Conclusion. Être allemand, combien suis-je ? Introspections inter-allemandes
p. 135-140
Texte intégral
1Les propos suivants traduisent des pensées plutôt personnelles qui nous traversent l’esprit à chaque fois qu’on parle de notre pays – à l’occasion « d’anniversaires » sur des sujets tels que la chute du Mur ou de l’unification allemande. Ces brèves réflexions n’ont aucune ambition d’objectivité ; elles baignent plutôt dans cette intime légèreté avec laquelle Paul Valéry portait ses Regards sur le monde actuel (1931). Voici donc nos regards, plus fragiles et peut-être plus contestables, sur notre petit monde allemand contemporain.
Questions « spectaclistes » ?
2Dans notre Société du spectacle (Guy Debord)2, les commémorations historiques et politiques sont devenues des événements médiatiques d’actualité notable dans lesquels les communautés de journalistes, d’universitaires et de responsables politiques se donnent des rendez-vous fabuleux pour danser en rond. En se renvoyant mutuellement les ascenseurs, elles en tirent des moments certes éphémères mais de haute autolégitimation. Les lois internes des gestes de commémorations ainsi que la volatilité de l’actualité les invitent à une focalisation sur leur « objet du Désir » commun qui, malgré la diversité de ces communautés respectives, aime les « pensées uniques » et les slogans « tape-à-l’œil ».

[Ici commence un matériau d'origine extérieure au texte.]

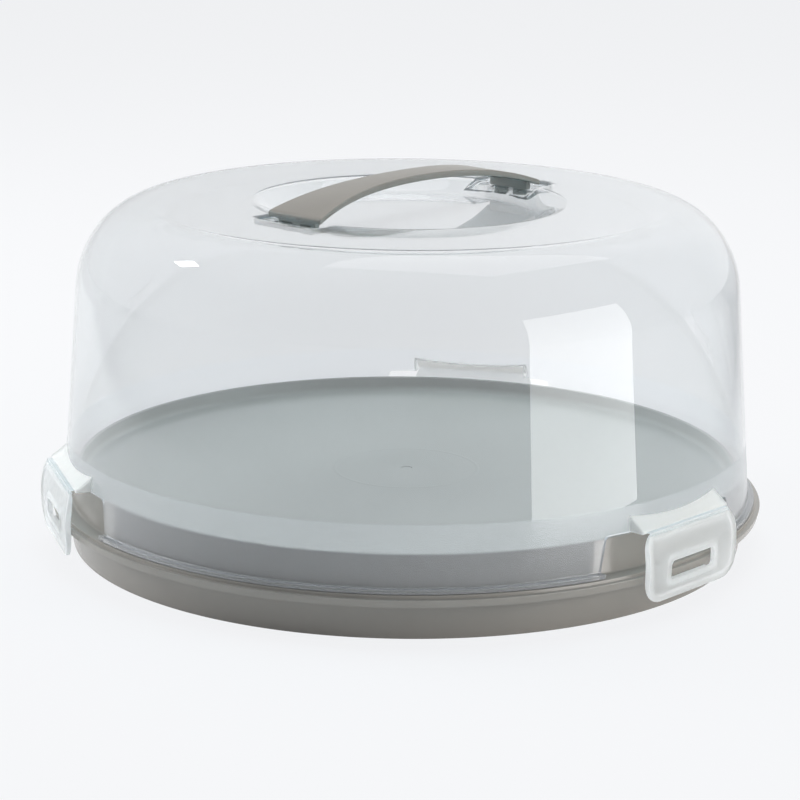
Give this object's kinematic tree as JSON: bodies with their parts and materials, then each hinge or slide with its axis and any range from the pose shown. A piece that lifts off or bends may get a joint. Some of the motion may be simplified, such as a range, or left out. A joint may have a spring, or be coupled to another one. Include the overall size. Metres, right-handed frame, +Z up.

3Dans le cas de la chute du Mur et de l’unification allemande, la danse en rond se fait autour de l’idée de « l’unité allemande ». Depuis vingt ans on connaît la chanson des questions « tape-à-l’œil » : « Où en est-elle, l’unité allemande ? », « Fut-elle une réussite ? Un échec ? », « Les Allemands de l’Ouest et ceux l’Est sont-ils toujours désunis ? », « Le mur, existe-t-il toujours dans les réalités et dans les têtes ? » On connaît également la ronde des réponses surprises : les uns répondent par l’affirmative, les autres par la négative. D’autres, plus scrupuleux, préfèrent le « oui-non ». Et chacune des réponses a recours à des séries de preuves sous forme de chiffres, de statistiques et de témoignages, en fonction des besoins imminents de ceux qui enquêtent et du Zeitgeist. La démarche intellectuelle et médiatique se répète tout au long des commémorations et continuera à se répéter tant que le besoin politico-médiatique s’y prêtera.
Parenthèse
4Cela fait un siècle et demi que la Savoie fut rattachée à la France, rattachement plébiscité en outre par le peuple savoyard. Et encore, dans les années 1950 et 1960, lorsque ses habitants se rendaient à Grenoble, ceux-ci avaient l’habitude de dire : « Je vais en France »3. Il en allait de même des Sarrois plus âgés, qui, lorsque nous étions étudiants à Sarrebruck à la fin des années 1960, aimaient à dire « Ich fahr’ins Reich » (« Je rejoins le Reich ») alors qu’ils allaient quelques kilomètres plus loin à Zweibrücken (Deux-Ponts), situé dans le Palatinat. Ne parlons pas des Bretons ou des Corses qui peinent à trouver une place confortable dans la France unie et indivisible.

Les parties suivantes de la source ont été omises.